> [TASK DIRECTIONS]: Among the entries below, one stretch runs from the line that contains "What build123d script" through the line that contains "nut_headroom = 12.15". Repeat that stretch exactly, ends included, and only that.
* Start EXERCISE MATERIAL *
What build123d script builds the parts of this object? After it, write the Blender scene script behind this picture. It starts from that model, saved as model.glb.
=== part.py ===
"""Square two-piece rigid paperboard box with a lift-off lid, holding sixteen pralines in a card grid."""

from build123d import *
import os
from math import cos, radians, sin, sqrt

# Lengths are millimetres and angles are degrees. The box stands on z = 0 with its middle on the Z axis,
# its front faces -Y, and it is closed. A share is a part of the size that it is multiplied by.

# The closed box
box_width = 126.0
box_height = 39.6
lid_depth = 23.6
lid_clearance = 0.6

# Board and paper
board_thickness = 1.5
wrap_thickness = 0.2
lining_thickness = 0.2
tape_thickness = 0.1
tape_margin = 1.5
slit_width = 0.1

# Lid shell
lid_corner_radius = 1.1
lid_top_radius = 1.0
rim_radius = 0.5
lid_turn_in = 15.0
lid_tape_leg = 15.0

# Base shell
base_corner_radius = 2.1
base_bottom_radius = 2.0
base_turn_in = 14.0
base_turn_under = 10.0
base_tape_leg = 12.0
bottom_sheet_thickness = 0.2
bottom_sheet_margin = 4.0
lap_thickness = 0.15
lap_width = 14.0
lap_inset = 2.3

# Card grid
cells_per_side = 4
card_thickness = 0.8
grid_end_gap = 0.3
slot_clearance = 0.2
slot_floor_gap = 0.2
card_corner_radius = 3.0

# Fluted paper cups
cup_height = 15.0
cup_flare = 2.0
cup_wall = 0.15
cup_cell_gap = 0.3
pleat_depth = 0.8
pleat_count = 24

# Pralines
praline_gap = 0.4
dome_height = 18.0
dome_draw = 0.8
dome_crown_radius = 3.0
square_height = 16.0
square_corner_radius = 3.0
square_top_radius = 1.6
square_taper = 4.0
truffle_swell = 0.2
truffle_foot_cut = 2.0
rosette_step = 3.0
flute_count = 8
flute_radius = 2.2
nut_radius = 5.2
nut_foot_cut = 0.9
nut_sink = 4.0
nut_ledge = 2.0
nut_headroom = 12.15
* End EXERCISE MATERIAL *
* Start EXERCISE MATERIAL *
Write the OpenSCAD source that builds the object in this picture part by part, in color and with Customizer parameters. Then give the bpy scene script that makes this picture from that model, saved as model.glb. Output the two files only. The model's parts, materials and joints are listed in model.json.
* End EXERCISE MATERIAL *
* Start EXERCISE MATERIAL *
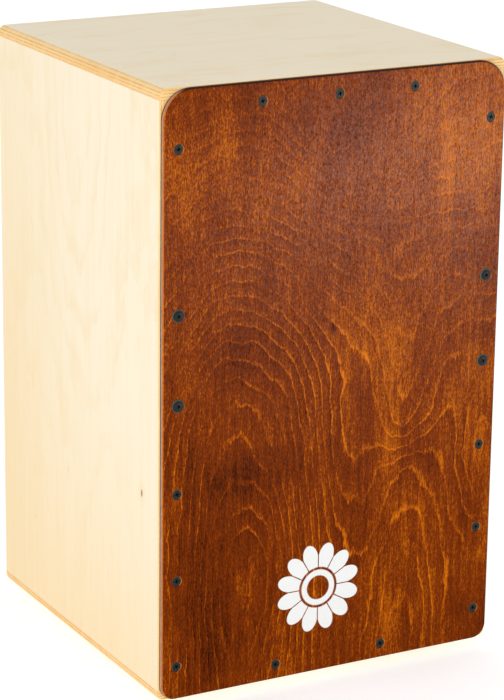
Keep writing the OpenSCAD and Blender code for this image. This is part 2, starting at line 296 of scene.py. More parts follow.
* End EXERCISE MATERIAL *
> [EXPECTED ANSWER]:
What build123d script builds the parts of this object? After it, write the Blender scene script behind this picture. It starts from that model, saved as model.glb.
=== part.py ===
"""Square two-piece rigid paperboard box with a lift-off lid, holding sixteen pralines in a card grid."""

from build123d import *
import os
from math import cos, radians, sin, sqrt

# Lengths are millimetres and angles are degrees. The box stands on z = 0 with its middle on the Z axis,
# its front faces -Y, and it is closed. A share is a part of the size that it is multiplied by.

# The closed box
box_width = 126.0
box_height = 39.6
lid_depth = 23.6
lid_clearance = 0.6

# Board and paper
board_thickness = 1.5
wrap_thickness = 0.2
lining_thickness = 0.2
tape_thickness = 0.1
tape_margin = 1.5
slit_width = 0.1

# Lid shell
lid_corner_radius = 1.1
lid_top_radius = 1.0
rim_radius = 0.5
lid_turn_in = 15.0
lid_tape_leg = 15.0

# Base shell
base_corner_radius = 2.1
base_bottom_radius = 2.0
base_turn_in = 14.0
base_turn_under = 10.0
base_tape_leg = 12.0
bottom_sheet_thickness = 0.2
bottom_sheet_margin = 4.0
lap_thickness = 0.15
lap_width = 14.0
lap_inset = 2.3

# Card grid
cells_per_side = 4
card_thickness = 0.8
grid_end_gap = 0.3
slot_clearance = 0.2
slot_floor_gap = 0.2
card_corner_radius = 3.0

# Fluted paper cups
cup_height = 15.0
cup_flare = 2.0
cup_wall = 0.15
cup_cell_gap = 0.3
pleat_depth = 0.8
pleat_count = 24

# Pralines
praline_gap = 0.4
dome_height = 18.0
dome_draw = 0.8
dome_crown_radius = 3.0
square_height = 16.0
square_corner_radius = 3.0
square_top_radius = 1.6
square_taper = 4.0
truffle_swell = 0.2
truffle_foot_cut = 2.0
rosette_step = 3.0
flute_count = 8
flute_radius = 2.2
nut_radius = 5.2
nut_foot_cut = 0.9
nut_sink = 4.0
nut_ledge = 2.0
nut_headroom = 12.15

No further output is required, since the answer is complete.